>> BEGIN INFORMATION PROVIDED

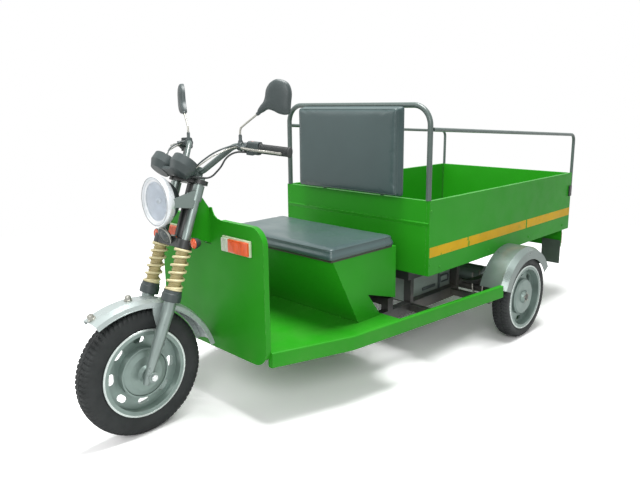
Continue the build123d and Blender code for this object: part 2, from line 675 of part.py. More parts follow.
APRON_CORNER = 70.0
APRON_TAB = ((96, -20), (96, 0), (66, 6), (48, 18), (38, 34), (34, 46))   # raised middle, half outline
with BuildPart() as front_apron:
    with BuildSketch(Plane.YZ.offset(APRON_X - APRON_FLANGE)) as outline:
        with Locations((0, (APRON_TOP + APRON_BOTTOM) / 2)):
            Rectangle(APRON_WIDTH, APRON_TOP - APRON_BOTTOM)
        top_corners = outline.vertices().group_by(Axis.Z)[-1]
        fillet(top_corners, APRON_CORNER)
        tab = [(y, APRON_TOP + rise) for y, rise in APRON_TAB]
        with BuildLine():
            Polyline(
                *tab, *[(-y, z) for y, z in tab[::-1]], close=True,
            )
        make_face()
    extrude(amount=APRON_FLANGE)
    with BuildSketch(Plane.YZ.offset(APRON_X - APRON_FLANGE)) as pocket:
        with Locations((0, (APRON_TOP + APRON_BOTTOM) / 2 - APRON_SHEET)):
            Rectangle(APRON_WIDTH - 2 * APRON_SHEET, APRON_TOP - APRON_BOTTOM)
        fillet(pocket.vertices().group_by(Axis.Z)[-1], APRON_CORNER - APRON_SHEET)
        with Locations((0, APRON_TOP)):
            Rectangle(2 * APRON_TAB[0][0] - 2 * APRON_SHEET, 2 * APRON_TAB[-1][1] + 8)
    extrude(amount=APRON_FLANGE - APRON_SHEET, mode=Mode.SUBTRACT)
    with BuildSketch(Plane.YZ.offset(APRON_X - APRON_FLANGE)):
        with Locations((0, APRON_TOP)):
            Rectangle(PILLAR_WIDTH + 2 * SEAT_GAP, 2 * (APRON_TOP - low_point.Z + 42))
    extrude(amount=APRON_FLANGE, mode=Mode.SUBTRACT)
finish(front_apron.part, "front_apron")

MARKER_LENGTH = 170.0
MARKER_HEIGHT = 62.0
MARKER_Y = 196.0
MARKER_Z = 703.0
MARKER_DEPTH = 22.0
with BuildPart() as marker_lamps:
    for side in (-1, 1):
        with BuildSketch(Plane.YZ.offset(APRON_X + SEAT_GAP)):
            with Locations((side * MARKER_Y, MARKER_Z)):
                RectangleRounded(MARKER_LENGTH, MARKER_HEIGHT, 8)
        extrude(amount=MARKER_DEPTH)
finish(marker_lamps.part, "marker_lamps")

# ---------------------------------------------------------------- floor and side rails
FLARE_BACK = 700.0           # where the side rail's flare eases, behind the front axle
FLARE_Y = 462.0
RAIL_END_BACK = 1630.0
RAIL_END_Y = 612.0
RAIL_END_RISE = 36.0
RAIL_START_Y = APRON_WIDTH / 2
RAIL_MIDDLE_Z = FLOOR_TOP + 6 - RAIL_HEIGHT / 2
FLOOR_END_BACK = SEAT_SETBACK + 345


def rail_y(back):
    """Outer side of the side rail, at a distance behind the front axle."""
    if back < FLARE_BACK:
        share = (back - APRON_SETBACK) / (FLARE_BACK - APRON_SETBACK)
        return RAIL_START_Y + share * (FLARE_Y - RAIL_START_Y)
    share = (back - FLARE_BACK) / (RAIL_END_BACK - FLARE_BACK)
    return FLARE_Y + share * (RAIL_END_Y - FLARE_Y)


for side, name in ((1, "left"), (-1, "right")):
    with BuildPart() as side_rail:
        middle = RAIL_THICKNESS / 2
        start_y = side * (rail_y(APRON_SETBACK + APRON_FLANGE) - middle)
        start = (APRON_X - APRON_FLANGE - SEAT_GAP, start_y, RAIL_MIDDLE_Z)
        knee = (FRONT_AXLE_X - FLARE_BACK, side * (FLARE_Y - middle), RAIL_MIDDLE_Z)
        end = (FRONT_AXLE_X - RAIL_END_BACK, side * (RAIL_END_Y - middle), RAIL_MIDDLE_Z + RAIL_END_RISE)
        with BuildLine() as route:
            Polyline(start, knee, end)
        with BuildSketch(Plane(origin=start, x_dir=(0, 1, 0), z_dir=(-1, 0, 0))):
            RectangleRounded(RAIL_THICKNESS, RAIL_HEIGHT, 6)
        sweep(path=route.line, transition=Transition.RIGHT)
    finish(side_rail.part, f"side_rail_{name}")

with BuildPart() as floor_panel:
    with BuildSketch(Plane.XY.offset(FLOOR_TOP - FLOOR_SHEET)):
        with BuildLine():
            inset = RAIL_THICKNESS + SEAT_GAP * 4
            backs = (APRON_SETBACK + APRON_FLANGE + SEAT_GAP, FLARE_BACK, FLOOR_END_BACK)
            edge = [(FRONT_AXLE_X - back, rail_y(back) - inset) for back in backs]
            Polyline(*edge, *[(x, -y) for x, y in edge[::-1]], close=True)
        make_face()
    extrude(amount=FLOOR_SHEET)
    with BuildSketch(Plane.XY.offset(FLOOR_TOP - FLOOR_SHEET)):
        with Locations((pillar_x - PILLAR_DEPTH / 2, 0)):
            Rectangle(PILLAR_DEPTH + 2 * SEAT_GAP, PILLAR_WIDTH + 2 * SEAT_GAP)
    extrude(amount=FLOOR_SHEET, mode=Mode.SUBTRACT)
finish(floor_panel.part, "floor_panel")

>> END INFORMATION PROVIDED

### OBJECTIVE
Please reproduce every line of the material word for word.

### TASK SOLUTION
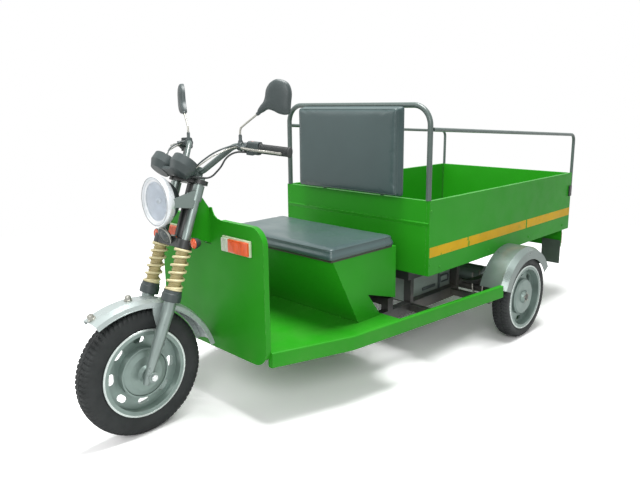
Continue the build123d and Blender code for this object: part 2, from line 675 of part.py. More parts follow.
APRON_CORNER = 70.0
APRON_TAB = ((96, -20), (96, 0), (66, 6), (48, 18), (38, 34), (34, 46))   # raised middle, half outline
with BuildPart() as front_apron:
    with BuildSketch(Plane.YZ.offset(APRON_X - APRON_FLANGE)) as outline:
        with Locations((0, (APRON_TOP + APRON_BOTTOM) / 2)):
            Rectangle(APRON_WIDTH, APRON_TOP - APRON_BOTTOM)
        top_corners = outline.vertices().group_by(Axis.Z)[-1]
        fillet(top_corners, APRON_CORNER)
        tab = [(y, APRON_TOP + rise) for y, rise in APRON_TAB]
        with BuildLine():
            Polyline(
                *tab, *[(-y, z) for y, z in tab[::-1]], close=True,
            )
        make_face()
    extrude(amount=APRON_FLANGE)
    with BuildSketch(Plane.YZ.offset(APRON_X - APRON_FLANGE)) as pocket:
        with Locations((0, (APRON_TOP + APRON_BOTTOM) / 2 - APRON_SHEET)):
            Rectangle(APRON_WIDTH - 2 * APRON_SHEET, APRON_TOP - APRON_BOTTOM)
        fillet(pocket.vertices().group_by(Axis.Z)[-1], APRON_CORNER - APRON_SHEET)
        with Locations((0, APRON_TOP)):
            Rectangle(2 * APRON_TAB[0][0] - 2 * APRON_SHEET, 2 * APRON_TAB[-1][1] + 8)
    extrude(amount=APRON_FLANGE - APRON_SHEET, mode=Mode.SUBTRACT)
    with BuildSketch(Plane.YZ.offset(APRON_X - APRON_FLANGE)):
        with Locations((0, APRON_TOP)):
            Rectangle(PILLAR_WIDTH + 2 * SEAT_GAP, 2 * (APRON_TOP - low_point.Z + 42))
    extrude(amount=APRON_FLANGE, mode=Mode.SUBTRACT)
finish(front_apron.part, "front_apron")

MARKER_LENGTH = 170.0
MARKER_HEIGHT = 62.0
MARKER_Y = 196.0
MARKER_Z = 703.0
MARKER_DEPTH = 22.0
with BuildPart() as marker_lamps:
    for side in (-1, 1):
        with BuildSketch(Plane.YZ.offset(APRON_X + SEAT_GAP)):
            with Locations((side * MARKER_Y, MARKER_Z)):
                RectangleRounded(MARKER_LENGTH, MARKER_HEIGHT, 8)
        extrude(amount=MARKER_DEPTH)
finish(marker_lamps.part, "marker_lamps")

# ---------------------------------------------------------------- floor and side rails
FLARE_BACK = 700.0           # where the side rail's flare eases, behind the front axle
FLARE_Y = 462.0
RAIL_END_BACK = 1630.0
RAIL_END_Y = 612.0
RAIL_END_RISE = 36.0
RAIL_START_Y = APRON_WIDTH / 2
RAIL_MIDDLE_Z = FLOOR_TOP + 6 - RAIL_HEIGHT / 2
FLOOR_END_BACK = SEAT_SETBACK + 345


def rail_y(back):
    """Outer side of the side rail, at a distance behind the front axle."""
    if back < FLARE_BACK:
        share = (back - APRON_SETBACK) / (FLARE_BACK - APRON_SETBACK)
        return RAIL_START_Y + share * (FLARE_Y - RAIL_START_Y)
    share = (back - FLARE_BACK) / (RAIL_END_BACK - FLARE_BACK)
    return FLARE_Y + share * (RAIL_END_Y - FLARE_Y)


for side, name in ((1, "left"), (-1, "right")):
    with BuildPart() as side_rail:
        middle = RAIL_THICKNESS / 2
        start_y = side * (rail_y(APRON_SETBACK + APRON_FLANGE) - middle)
        start = (APRON_X - APRON_FLANGE - SEAT_GAP, start_y, RAIL_MIDDLE_Z)
        knee = (FRONT_AXLE_X - FLARE_BACK, side * (FLARE_Y - middle), RAIL_MIDDLE_Z)
        end = (FRONT_AXLE_X - RAIL_END_BACK, side * (RAIL_END_Y - middle), RAIL_MIDDLE_Z + RAIL_END_RISE)
        with BuildLine() as route:
            Polyline(start, knee, end)
        with BuildSketch(Plane(origin=start, x_dir=(0, 1, 0), z_dir=(-1, 0, 0))):
            RectangleRounded(RAIL_THICKNESS, RAIL_HEIGHT, 6)
        sweep(path=route.line, transition=Transition.RIGHT)
    finish(side_rail.part, f"side_rail_{name}")

with BuildPart() as floor_panel:
    with BuildSketch(Plane.XY.offset(FLOOR_TOP - FLOOR_SHEET)):
        with BuildLine():
            inset = RAIL_THICKNESS + SEAT_GAP * 4
            backs = (APRON_SETBACK + APRON_FLANGE + SEAT_GAP, FLARE_BACK, FLOOR_END_BACK)
            edge = [(FRONT_AXLE_X - back, rail_y(back) - inset) for back in backs]
            Polyline(*edge, *[(x, -y) for x, y in edge[::-1]], close=True)
        make_face()
    extrude(amount=FLOOR_SHEET)
    with BuildSketch(Plane.XY.offset(FLOOR_TOP - FLOOR_SHEET)):
        with Locations((pillar_x - PILLAR_DEPTH / 2, 0)):
            Rectangle(PILLAR_DEPTH + 2 * SEAT_GAP, PILLAR_WIDTH + 2 * SEAT_GAP)
    extrude(amount=FLOOR_SHEET, mode=Mode.SUBTRACT)
finish(floor_panel.part, "floor_panel")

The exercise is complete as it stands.